• Problem description
Repeat the material below exactly, line for line.

Entries with parts and joints:
■ ■ ■ ■

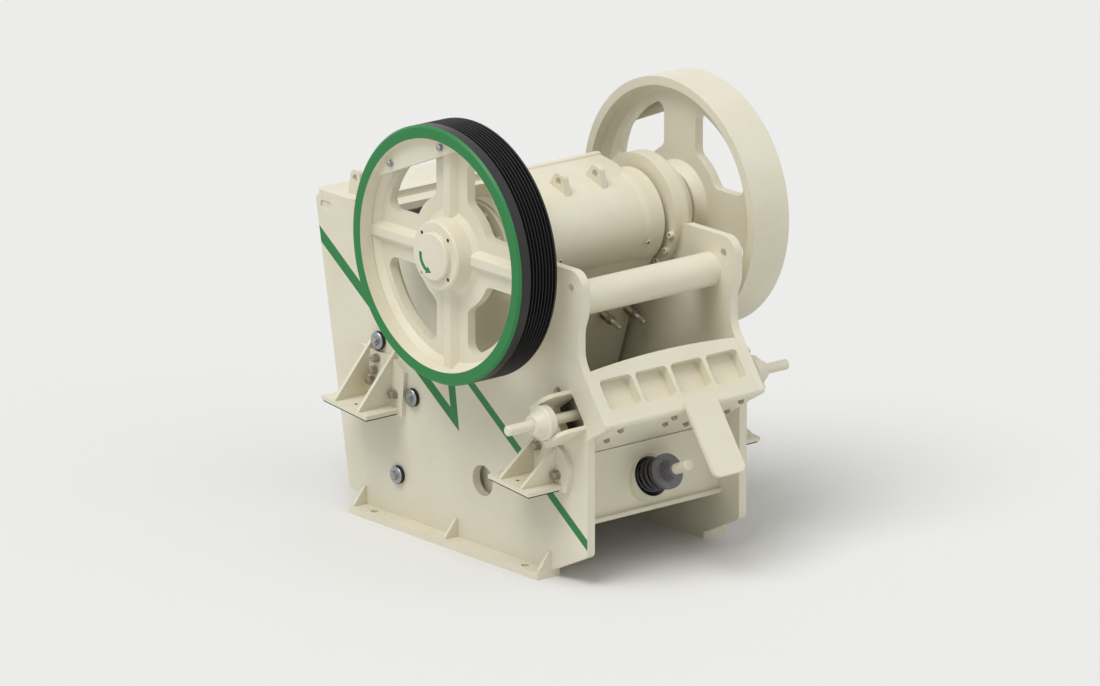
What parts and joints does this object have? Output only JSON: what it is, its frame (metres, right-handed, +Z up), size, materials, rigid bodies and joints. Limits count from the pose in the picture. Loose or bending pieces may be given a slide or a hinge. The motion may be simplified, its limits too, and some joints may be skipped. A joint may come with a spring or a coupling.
{
  "type": "stationary jaw crusher",
  "caption": "Single-toggle jaw crusher on two bolted feet: welded side plates, swing jaw on an eccentric shaft and spoked flywheels.",
  "frame": {"origin": "centre of the four anchor-bolt holes, on the underside of the feet", "axes": "+X along the shaft towards the plain flywheel, +Y towards the feed end, +Z up"},
  "size_m": [2.314, 3.1665, 2.867],
  "materials": {
    "cream_paint": "semi-gloss machine enamel",
    "manganese_steel": "worn cast manganese steel",
    "zinc_steel": "zinc-plated",
    "black_spring_steel": "black painted spring",
    "rubber": "matt"
  },
  "bodies": {
    "frame": {"adjuster_shelves_left": "cream_paint", "adjuster_shelves_right": "cream_paint", "adjusting_wedge_left": "cream_paint", "adjusting_wedge_right": "cream_paint", "bearing_cover_left": "cream_paint", "bearing_cover_right": "cream_paint", "bearing_housing_left": "cream_paint", "bearing_housing_right": "cream_paint", "cheek_plate_left": "manganese_steel", "cheek_plate_right": "manganese_steel", "cross_tube": "cream_paint", "fixed_jaw_clamp": "cream_paint", "fixed_jaw_plate": "manganese_steel", "foot_left": "cream_paint", "foot_right": "cream_paint", "front_bracket_left": "cream_paint", "front_bracket_pad_left": "rubber", "front_bracket_pad_right": "rubber", "front_bracket_right": "cream_paint", "front_wall": "cream_paint", "liner_bolts_left": "zinc_steel", "liner_bolts_right": "zinc_steel", "rear_bracket_left": "cream_paint", "rear_bracket_pad_left": "rubber", "rear_bracket_pad_right": "rubber", "rear_bracket_right": "cream_paint", "rear_guard_plate": "cream_paint", "rear_wall": "cream_paint", "rod_nut": "zinc_steel", "setting_cylinder_left": "cream_paint", "setting_cylinder_right": "cream_paint", "side_plate_left": "cream_paint", "side_plate_right": "cream_paint", "spring_pocket": "cream_paint", "spring_washer": "zinc_steel", "tension_rod": "cream_paint", "tension_spring": "black_spring_steel", "toggle_beam": "cream_paint", "toggle_plate": "cream_paint", "toggle_seat": "cream_paint", "top_cap": "cream_paint"},
    "rotor": {"eccentric_shaft": "zinc_steel", "drive_flywheel": "cream_paint", "plain_flywheel": "cream_paint", "counterweight_left": "cream_paint", "counterweight_right": "cream_paint", "hub_cap_left": "cream_paint", "hub_cap_right": "cream_paint"},
    "pitman": {"pitman": "cream_paint", "swing_jaw_plate": "manganese_steel", "swing_jaw_clamp": "cream_paint", "jaw_bolts": "zinc_steel"}
  },
  "joints": [
    {"name": "shaft_spin", "type": "hinge", "parent": "frame", "child": "rotor", "pos_m": [0, -0.338, 2.042], "axis": [1, 0, 0], "continuous": true},
    {"name": "pitman_swing", "type": "hinge", "parent": "rotor", "child": "pitman", "pos_m": [0, -0.34407, 2.0272], "axis": [1, 0, 0], "continuous": true}
  ],
  "couplings": [
    {"joint": "pitman_swing", "follows": "shaft_spin", "ratio": -1}
  ]
}
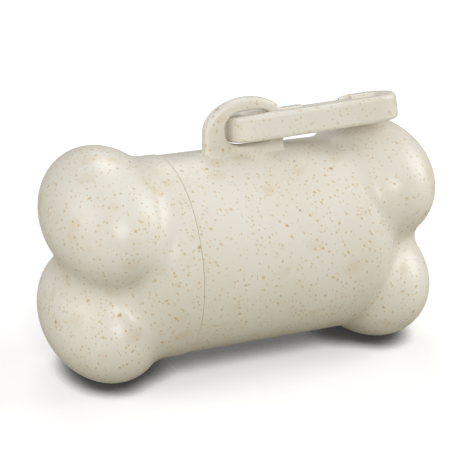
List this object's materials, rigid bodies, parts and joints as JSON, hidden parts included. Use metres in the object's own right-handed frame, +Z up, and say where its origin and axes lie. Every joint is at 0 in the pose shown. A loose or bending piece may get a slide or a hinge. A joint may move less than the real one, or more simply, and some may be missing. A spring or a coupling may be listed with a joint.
{
  "type": "waste bag dispenser",
  "caption": "Bone-shaped waste bag dispenser with a screw-on end cap, a slot for the bags, a top eyelet and a sprung carabiner clip.",
  "frame": {"origin": "middle of the face that the bone stands on, under the middle of its long axis", "axes": "+X along the bone to its closed end, -Y to the front, +Z up through the eyelet"},
  "size_m": [0.0832, 0.0404, 0.0541],
  "materials": {
    "straw_plastic": "satin, cream with brown and tan straw specks",
    "card": "matt card",
    "film": "soft matt film"
  },
  "bodies": {
    "body": {"body_shell": "straw_plastic"},
    "core": {"roll_core": "card"},
    "roll": {"bag_roll": "film"},
    "cap": {"end_cap": "straw_plastic"},
    "clip": {"clip_frame": "straw_plastic"},
    "gate": {"clip_gate": "straw_plastic"}
  },
  "joints": [
    {"name": "cap_travel", "type": "slide", "parent": "body", "child": "core", "axis": [1, 0, 0], "range_m": [-0.0045, 0]},
    {"name": "cap_turn", "type": "hinge", "parent": "core", "child": "cap", "pos_m": [-0.0163, 0, 0.0231], "axis": [1, 0, 0], "range_deg": [-450, 0]},
    {"name": "roll_spin", "type": "hinge", "parent": "core", "child": "roll", "pos_m": [0, 0, 0.0231], "axis": [1, 0, 0], "continuous": true},
    {"name": "clip_swing", "type": "hinge", "parent": "body", "child": "clip", "pos_m": [-0.00045, 0, 0.04765], "axis": [-0.1244, 0.9913, 0.0433], "range_deg": [-150, 0]},
    {"name": "gate_swing", "type": "hinge", "parent": "clip", "child": "gate", "pos_m": [0.01353, 0.0028, 0.04816], "axis": [-0.0722, 0.1844, 0.9802], "range_deg": [-22, 0], "stiffness_Nm_per_rad": 0.02, "springref_deg": 5.73}
  ],
  "couplings": [
    {"joint": "cap_travel", "follows": "cap_turn", "m_per_rad": 0.00057296}
  ]
}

■ ■ ■ ■

• Complete answer
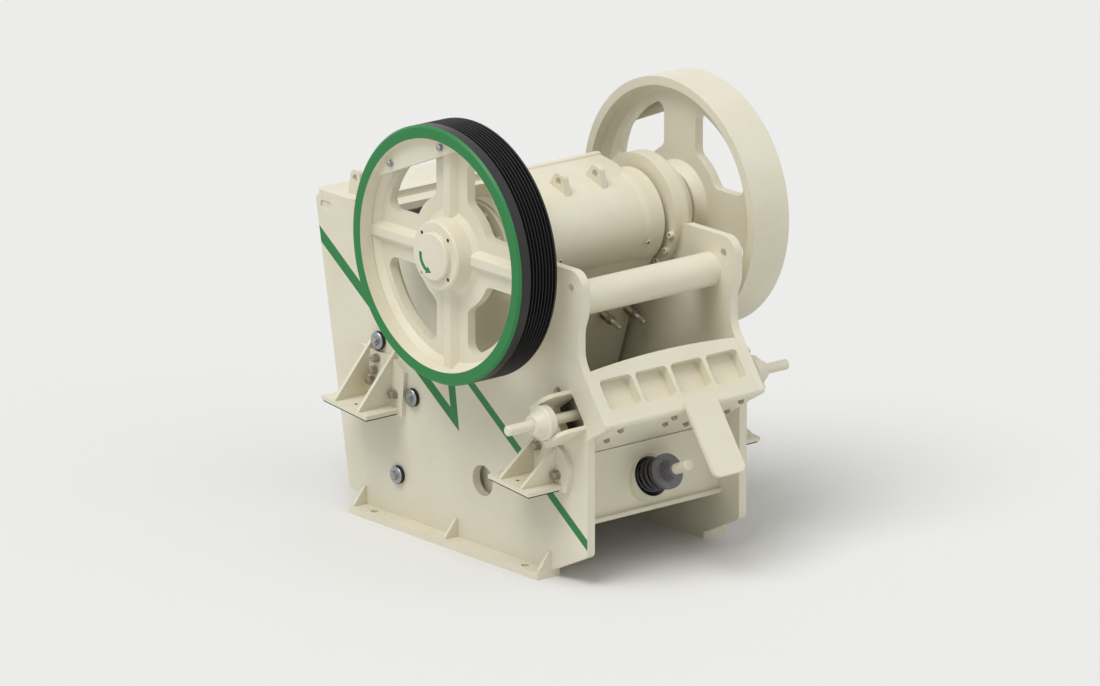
What parts and joints does this object have? Output only JSON: what it is, its frame (metres, right-handed, +Z up), size, materials, rigid bodies and joints. Limits count from the pose in the picture. Loose or bending pieces may be given a slide or a hinge. The motion may be simplified, its limits too, and some joints may be skipped. A joint may come with a spring or a coupling.
{
  "type": "stationary jaw crusher",
  "caption": "Single-toggle jaw crusher on two bolted feet: welded side plates, swing jaw on an eccentric shaft and spoked flywheels.",
  "frame": {"origin": "centre of the four anchor-bolt holes, on the underside of the feet", "axes": "+X along the shaft towards the plain flywheel, +Y towards the feed end, +Z up"},
  "size_m": [2.314, 3.1665, 2.867],
  "materials": {
    "cream_paint": "semi-gloss machine enamel",
    "manganese_steel": "worn cast manganese steel",
    "zinc_steel": "zinc-plated",
    "black_spring_steel": "black painted spring",
    "rubber": "matt"
  },
  "bodies": {
    "frame": {"adjuster_shelves_left": "cream_paint", "adjuster_shelves_right": "cream_paint", "adjusting_wedge_left": "cream_paint", "adjusting_wedge_right": "cream_paint", "bearing_cover_left": "cream_paint", "bearing_cover_right": "cream_paint", "bearing_housing_left": "cream_paint", "bearing_housing_right": "cream_paint", "cheek_plate_left": "manganese_steel", "cheek_plate_right": "manganese_steel", "cross_tube": "cream_paint", "fixed_jaw_clamp": "cream_paint", "fixed_jaw_plate": "manganese_steel", "foot_left": "cream_paint", "foot_right": "cream_paint", "front_bracket_left": "cream_paint", "front_bracket_pad_left": "rubber", "front_bracket_pad_right": "rubber", "front_bracket_right": "cream_paint", "front_wall": "cream_paint", "liner_bolts_left": "zinc_steel", "liner_bolts_right": "zinc_steel", "rear_bracket_left": "cream_paint", "rear_bracket_pad_left": "rubber", "rear_bracket_pad_right": "rubber", "rear_bracket_right": "cream_paint", "rear_guard_plate": "cream_paint", "rear_wall": "cream_paint", "rod_nut": "zinc_steel", "setting_cylinder_left": "cream_paint", "setting_cylinder_right": "cream_paint", "side_plate_left": "cream_paint", "side_plate_right": "cream_paint", "spring_pocket": "cream_paint", "spring_washer": "zinc_steel", "tension_rod": "cream_paint", "tension_spring": "black_spring_steel", "toggle_beam": "cream_paint", "toggle_plate": "cream_paint", "toggle_seat": "cream_paint", "top_cap": "cream_paint"},
    "rotor": {"eccentric_shaft": "zinc_steel", "drive_flywheel": "cream_paint", "plain_flywheel": "cream_paint", "counterweight_left": "cream_paint", "counterweight_right": "cream_paint", "hub_cap_left": "cream_paint", "hub_cap_right": "cream_paint"},
    "pitman": {"pitman": "cream_paint", "swing_jaw_plate": "manganese_steel", "swing_jaw_clamp": "cream_paint", "jaw_bolts": "zinc_steel"}
  },
  "joints": [
    {"name": "shaft_spin", "type": "hinge", "parent": "frame", "child": "rotor", "pos_m": [0, -0.338, 2.042], "axis": [1, 0, 0], "continuous": true},
    {"name": "pitman_swing", "type": "hinge", "parent": "rotor", "child": "pitman", "pos_m": [0, -0.34407, 2.0272], "axis": [1, 0, 0], "continuous": true}
  ],
  "couplings": [
    {"joint": "pitman_swing", "follows": "shaft_spin", "ratio": -1}
  ]
}
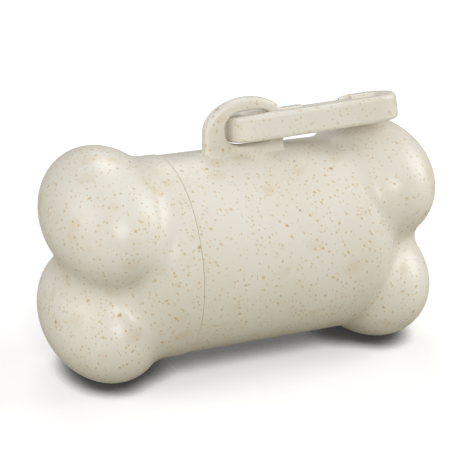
List this object's materials, rigid bodies, parts and joints as JSON, hidden parts included. Use metres in the object's own right-handed frame, +Z up, and say where its origin and axes lie. Every joint is at 0 in the pose shown. A loose or bending piece may get a slide or a hinge. A joint may move less than the real one, or more simply, and some may be missing. A spring or a coupling may be listed with a joint.
{
  "type": "waste bag dispenser",
  "caption": "Bone-shaped waste bag dispenser with a screw-on end cap, a slot for the bags, a top eyelet and a sprung carabiner clip.",
  "frame": {"origin": "middle of the face that the bone stands on, under the middle of its long axis", "axes": "+X along the bone to its closed end, -Y to the front, +Z up through the eyelet"},
  "size_m": [0.0832, 0.0404, 0.0541],
  "materials": {
    "straw_plastic": "satin, cream with brown and tan straw specks",
    "card": "matt card",
    "film": "soft matt film"
  },
  "bodies": {
    "body": {"body_shell": "straw_plastic"},
    "core": {"roll_core": "card"},
    "roll": {"bag_roll": "film"},
    "cap": {"end_cap": "straw_plastic"},
    "clip": {"clip_frame": "straw_plastic"},
    "gate": {"clip_gate": "straw_plastic"}
  },
  "joints": [
    {"name": "cap_travel", "type": "slide", "parent": "body", "child": "core", "axis": [1, 0, 0], "range_m": [-0.0045, 0]},
    {"name": "cap_turn", "type": "hinge", "parent": "core", "child": "cap", "pos_m": [-0.0163, 0, 0.0231], "axis": [1, 0, 0], "range_deg": [-450, 0]},
    {"name": "roll_spin", "type": "hinge", "parent": "core", "child": "roll", "pos_m": [0, 0, 0.0231], "axis": [1, 0, 0], "continuous": true},
    {"name": "clip_swing", "type": "hinge", "parent": "body", "child": "clip", "pos_m": [-0.00045, 0, 0.04765], "axis": [-0.1244, 0.9913, 0.0433], "range_deg": [-150, 0]},
    {"name": "gate_swing", "type": "hinge", "parent": "clip", "child": "gate", "pos_m": [0.01353, 0.0028, 0.04816], "axis": [-0.0722, 0.1844, 0.9802], "range_deg": [-22, 0], "stiffness_Nm_per_rad": 0.02, "springref_deg": 5.73}
  ],
  "couplings": [
    {"joint": "cap_travel", "follows": "cap_turn", "m_per_rad": 0.00057296}
  ]
}